Camino por la Avenida de Mayo en Buenos Aires. Nadie sino las multitudes de mil rostros me acompañan. En eso consiste “estar solo” en los tiempos modernos: andar por la calle sin nadie conocido a un lado, rodeado de personas anónimas, quizá conversando con uno mismo (“uno mismo”: la cifra sola del yo, ¿acaso un pronombre?). Pero aun así converso con mis muertos ilustres: Federico García Lorca, Jorge Luis Borges. No sé si debería, pues nunca los conocí aun cuando les tengo toda la confianza del mundo: a García Lorca no lo conocí porque lo mataron los fascistas en Granada 13 años antes de que yo naciera, a Borges porque me rehusé terminantemente a formarme en las filas de quienes iban a quitarle el tiempo y el oxígeno circundante en una de sus visitas a México. Hay una fotografía muy bonita en la que aparecemos Carlos Monsiváis y yo, viendo hacia un lugar que no aparece en el rectángulo que contiene la imagen de nosotros dos: en ese lugar no visto estaba Jorge Luis Borges, paseando por San Ildefonso. Pero Monsiváis y yo salimos muy bien, debo decirlo todo: la verdad sea dicha, nos vemos bien por pura luz refleja… la luz de Borges.

Decir que esos dos poetas forman parte de mí sería decir muy poco. Son también mi logósfera, una parte esencial de mi mundo, ríos fecundos y ciudades habitables.

¿Y por qué menciono a Borges y a García Lorca mientras evoco mis caminatas por la Avenida de Mayo? Porque allí está el Hotel Castelar, donde a principios de los años 30 García Lorca se hospedó, invitado por sus colegas argentinos del PEN Club y donde conoció a Pablo Neruda. Porque un poco más adelante, cruzando la gran avenida 9 de Julio, está el hermosísimo Café Tortoni, lugar de tertulias en las que Borges era el centro locuaz, ingeniosísimo, genial.

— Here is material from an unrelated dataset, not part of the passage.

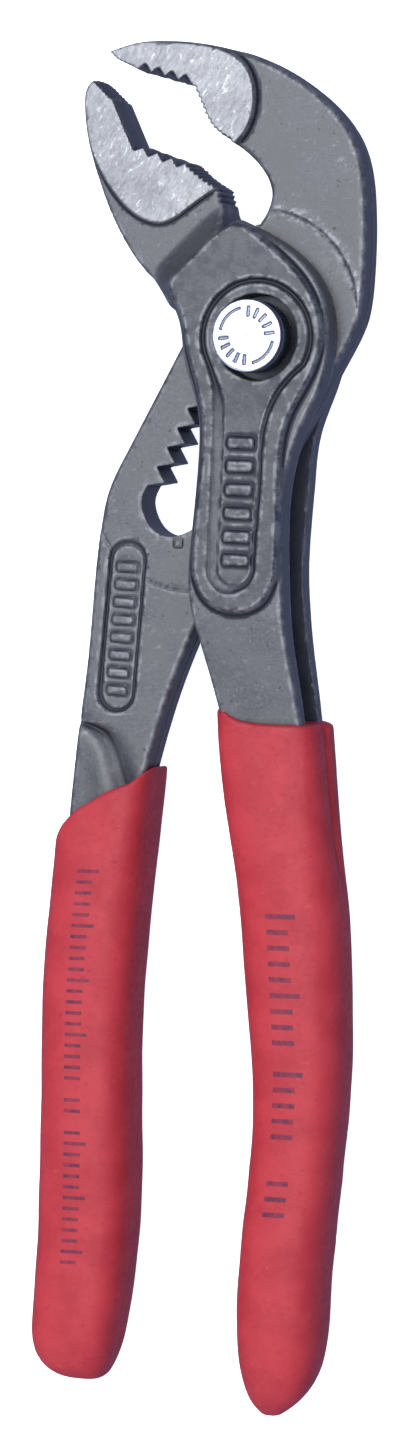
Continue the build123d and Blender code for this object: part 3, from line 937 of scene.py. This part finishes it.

Entro en el Hotel Castelar y recuerdo que hace años estuve hospedado ahí, con un grupo de escritores mexicanos. Me gustó mucho entonces y me gusta más ahora; compro unas cuantas postales para mi amigo Lázaro Tello y luego regreso, unos días más tarde, a comer en el casi desierto restaurante con mi amigo Enrique Foffani. Al Tortoni voy solo y soy inmensamente feliz de conocer ese lugar que en otra visita a esta ciudad pude ver solamente de lejos. Tomo ávidamente fotografías, como cualquier turista entusiasmado; no voy a pretender que no lo soy.

Esta no es mi ciudad pero por algunos instantes la siento mía. Es una ilusión y lo sé pero no puedo ni quiero evitar esa sensación, el sentimiento que en mí se despierta: posesión, identificación. O quizá no es una ilusión; gracias a esos dos poetas, Buenos Aires, en esta calle, es mi ciudad aunque sea por unos momentos, por unas horas.

Repaso en la mente los octosílabos de la “Canción de jinete” y los endecasílabos del “Poema conjetural”. Esas evocaciones me recuerdan quién soy: un lector entusiasta.

Debí ir a ver la Casa Rosada y a la Plaza de Mayo, pero no lo hice.